History of Black Friday
The term was first used in New York about 145 years ago, according to official records. But Black Friday
at the time had nothing to do with Christmas shopping.
The use of the term was connected to a stock market scam and an eventual crash triggered by two investors named Jay Gould and Jim Fisk. As the market crashed on a Friday, the day came to be known as 'Black Friday'. According to reports, the crash took a severe toll on the US economy for many years.
The day's connection to sales and offers by retailers originated in Philadelphia in the 1905s or 1960s, according to historians.
The term was used by police officers in the state when the Army-Navy football game, traditionally played on the Saturday after Thanksgiving, resulted in a massive turnout of shoppers and tourists in the city.

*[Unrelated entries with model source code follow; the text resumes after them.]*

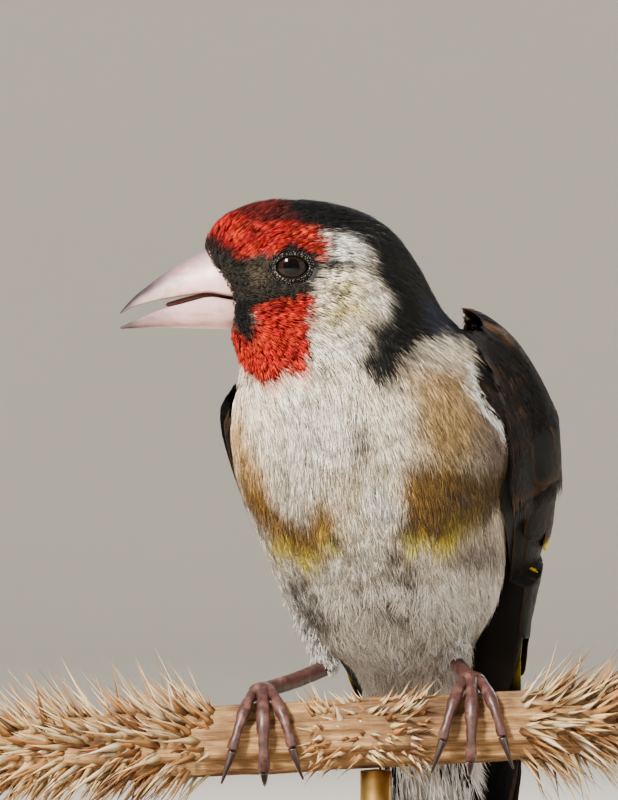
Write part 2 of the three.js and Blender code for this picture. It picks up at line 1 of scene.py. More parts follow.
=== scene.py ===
import math

import bmesh
import bpy
import numpy as np
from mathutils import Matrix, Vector


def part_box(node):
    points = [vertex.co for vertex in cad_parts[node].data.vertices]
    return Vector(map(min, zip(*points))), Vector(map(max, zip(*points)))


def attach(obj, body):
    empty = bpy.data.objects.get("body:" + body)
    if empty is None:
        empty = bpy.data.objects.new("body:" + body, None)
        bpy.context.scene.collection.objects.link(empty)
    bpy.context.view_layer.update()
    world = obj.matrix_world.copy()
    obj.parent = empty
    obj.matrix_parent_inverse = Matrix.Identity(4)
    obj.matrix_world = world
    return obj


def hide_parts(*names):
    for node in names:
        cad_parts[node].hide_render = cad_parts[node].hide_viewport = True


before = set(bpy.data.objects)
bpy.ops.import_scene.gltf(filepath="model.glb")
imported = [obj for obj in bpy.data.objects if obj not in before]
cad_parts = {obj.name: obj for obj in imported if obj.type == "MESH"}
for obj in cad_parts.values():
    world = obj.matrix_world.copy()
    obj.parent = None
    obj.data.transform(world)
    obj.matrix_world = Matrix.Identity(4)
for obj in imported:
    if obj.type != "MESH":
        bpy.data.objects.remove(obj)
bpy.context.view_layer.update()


# The stand: a turned disc of dark stained wood, a brass rod that rises from a hole in it to the stem, and a
# brass collar where the two meet. The wood is waxed and its edge is rounded.
BASE_RADIUS, BASE_HEIGHT = 0.054, 0.008
EDGE_ROUND = 0.0032
ROD_RADIUS, ROD_AT_X = 0.0018, 0.003


def linear(r, g, b):
    """A colour measured from 0 to 255, as Blender's shaders want it."""
    out = []
    for c in (r, g, b):
        c /= 255
        out.append(c / 12.92 if c <= 0.04045 else ((c + 0.055) / 1.055) ** 2.4)
    return (*out, 1.0)


def material(name, roughness=0.6, **sockets):
    made = bpy.data.materials.new(name)
    made.use_nodes = True
    shader = made.node_tree.nodes["Principled BSDF"]
    shader.inputs["Roughness"].default_value = roughness
    for socket, value in sockets.items():
        shader.inputs[socket.replace("_", " ")].default_value = value
    return made, made.node_tree, shader


def node(tree, kind, **settings):
    made = tree.nodes.new("ShaderNode" + kind)
    for key, value in settings.items():
        if key in made.inputs:
            made.inputs[key].default_value = value
        else:
            setattr(made, key, value)
    return made


def ramp(tree, source, *stops):
    made = tree.nodes.new("ShaderNodeValToRGB")
    tree.links.new(source, made.inputs["Fac"])
    elements = made.color_ramp.elements
    while len(elements) < len(stops):
        elements.new(0.5)
    for element, (at, colour) in zip(elements, stops):
        element.position = at
        element.color = colour
    return made.outputs["Color"]


def grey(value):
    return (value,) * 3 + (1,)


def grained(tree, stretch=(1, 1, 1), **settings):
    """Noise over the object's own place, stretched along its axes, as a factor from 0 to 1."""
    place = node(tree, "TexCoord").outputs["Object"]
    mapping = node(tree, "Mapping", Scale=stretch)
    made = node(tree, "TexNoise", **settings)
    tree.links.new(place, mapping.inputs["Vector"])
    tree.links.new(mapping.outputs["Vector"], made.inputs["Vector"])
    return made.outputs["Fac"]


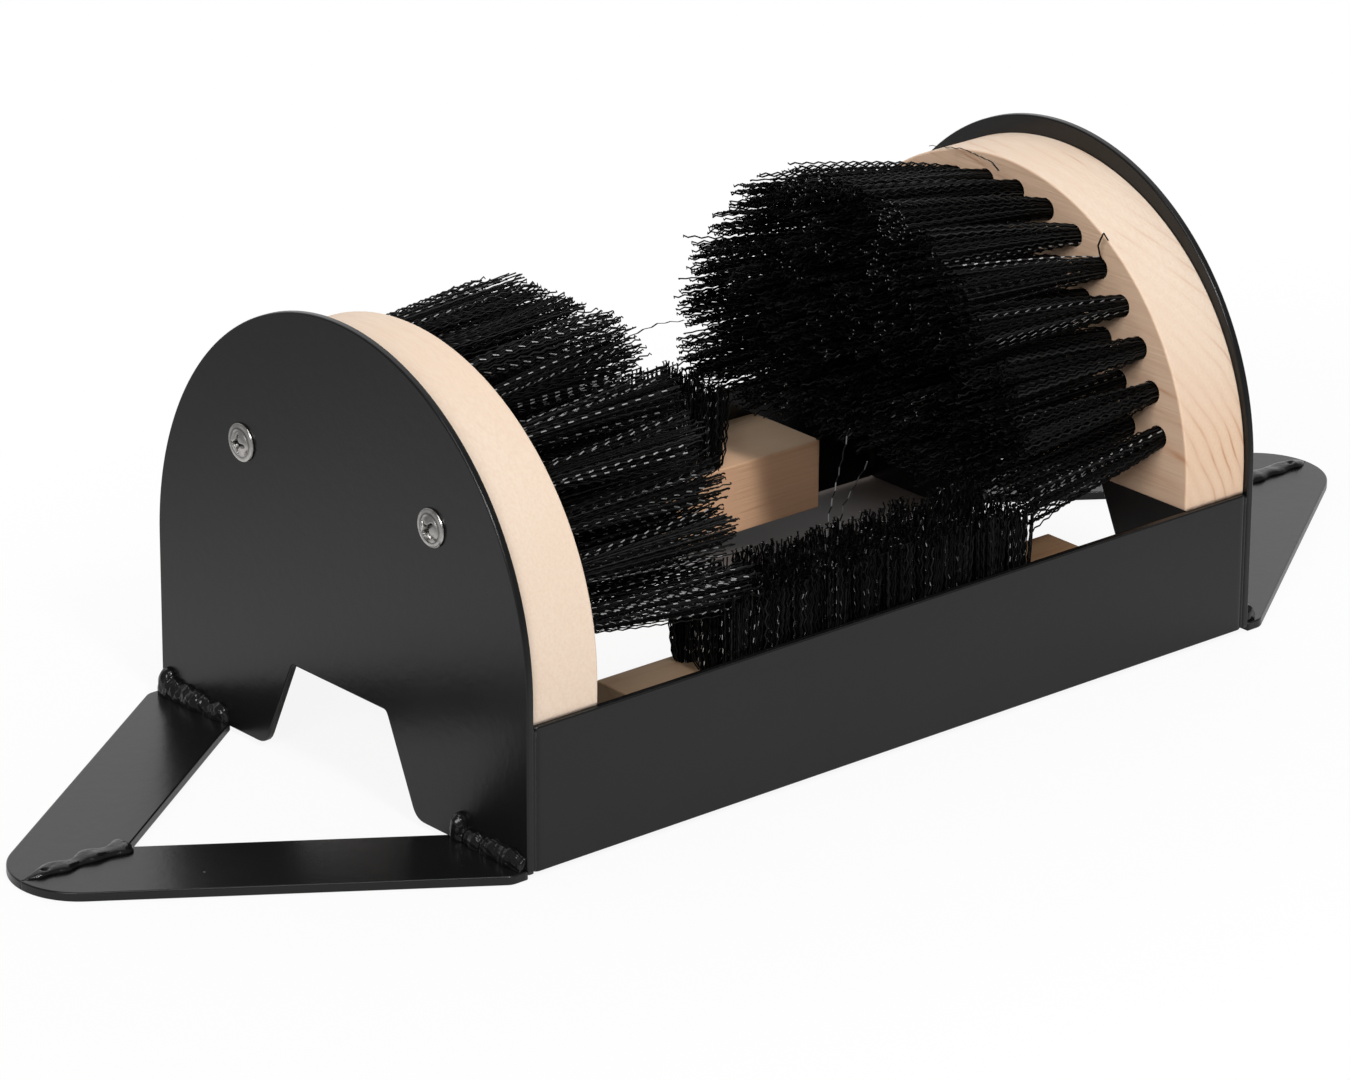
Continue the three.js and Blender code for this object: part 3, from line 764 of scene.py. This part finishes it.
for (corner, x, y), seed in zip(CORNERS, (90, 91, 100, 101)):
    make_piece(f"{corner}_rail_seam", rail_seam(seed), weld_coat, "weld",
               f"rail_weld_{corner}", (x, y, 1), flat=())

# %% [markdown]
# ## Wood
#
# The blocks and boards are drilled for their tufts. The places of the tufts are worked out
# once and used twice, for the holes and for the bristles: arched rows one inside the other
# on a block, and three straight rows on a board.

# %% Tuft places
BLOCK_FACE, BLOCK_HALF = 121.5, 88.2
SIDE_PITCH, TUFT_FLOOR = 14.0, 69.5
ROW_HALVES = (76.0, 62.3, 48.6, 34.9, 21.2)
ROW_RATIO = 1.04
BOARD_MIDDLE, BOARD_TOP, BOARD_BOTTOM = 71.0, 37.5, 13.5


def arched_row(half):
    """Tufts on the upper part of an ellipse, evenly in angle, down to the tuft floor."""
    rise = half * ROW_RATIO
    first = math.asin((TUFT_FLOOR - SPRING) / rise)
    steps = max(1, round(half * (math.pi - 2 * first) / SIDE_PITCH))
    return arc((0, SPRING), (half, rise), first, math.pi - first, steps)


def board_rows(first, last, count):
    """Three rows of tufts, 12 mm apart, from one X to another."""
    grid = np.meshgrid(np.linspace(first, last, count), (-12.0, 0.0, 12.0))
    return np.stack(grid, -1).reshape(-1, 2)


side_rows = [arched_row(half) for half in ROW_HALVES] + [np.array([[0.0, TUFT_FLOOR]])]
front_tufts = board_rows(-62, 52, 10)
rear_tufts = board_rows(-50, 50, 9)
print("tufts:", [len(row) for row in side_rows], len(front_tufts), len(rear_tufts))

# %% [markdown]
# The end of a block shows end grain and its top long grain, because the fibres run from
# front to rear. The boards have theirs along the rails. The block is drawn as the left one,
# whose drilled face looks towards +X.

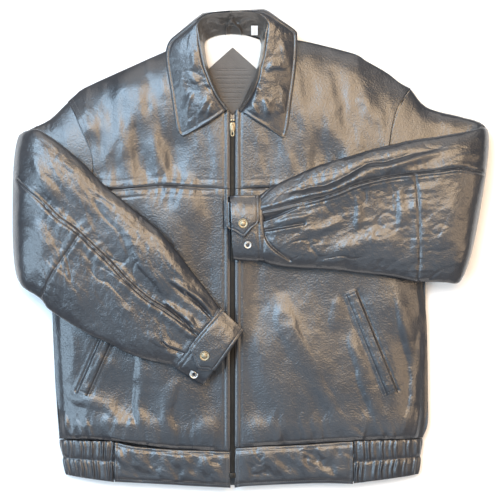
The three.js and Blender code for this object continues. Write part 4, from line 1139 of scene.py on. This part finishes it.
corners = locker["corners"]
plan = patchPlan([corners["bottom"], corners["left"]], [corners["right"], corners["top"]],
                 [corners["bottom"], corners["right"]], [corners["left"], corners["top"]], 110, 110)
x, y = plan[..., 0], plan[..., 1]
lines = np.zeros(x.shape)
for row, (lineY, half) in enumerate(locker["pressedLines"]):
    worn = 0.7 + 0.5 * noise(x, y, 3.0, 340 + row)
    pressed = np.exp(-((y - lineY) / locker["pressWidth"]) ** 2) * smooth(half, half - 4, np.abs(x - zipX))
    lines -= locker["pressDepth"] * pressed * worn
level = liningLevel(x, y) + locker["lift"] + 0.25 * noise(x, y, 22, 351) + lines
patch = gridMesh("locker_patch_leather", np.dstack([x, y, level]))
leatherSheet(patch, 0.0012, 0.0004)
finishPiece(patch, "torso", lockerLeather, ["locker_patch"])
diamond = [corners["bottom"], corners["left"], corners["top"], corners["right"], corners["bottom"]]
inset = np.array(diamond, float) * 0.95 + np.array([-30, 253.5]) * 0.05
edges = list(zip(inset[:-1], inset[1:]))
finishPiece(stitchMesh("patch_stitches", stitchRuns(topFinder(patch), edges, 2.6), 1.9, 0.22), "torso", threadWithPaintedHighlight)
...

This eventually led to overcrowding in public places, massive traffic jams, and cops had to work more a day after Thanksgiving.
So, they started dreading the day and calling it 'Black Friday'. But little did they know at the time that retailers in the state and other places would soon latch on to the term to promote their discounted products.
Present relevance of Black Friday and Black Friday sale
In the decades that followed, there were a lot of efforts by sales professionals and retailers to change the term to something positive like 'Big Friday'. However, the new terms could never be as popular as 'Black Friday'.
In the past few years, Black Friday has become an international
phenomenon with retailers in several countries offering heavy discounts on the Friday following Thanksgiving.
This year, however, retail outlets are unlikely to see heavy footfalls due to the ongoing coronavirus pandemic. But the response might still be good on e-commerce websites, where deals have already gone live.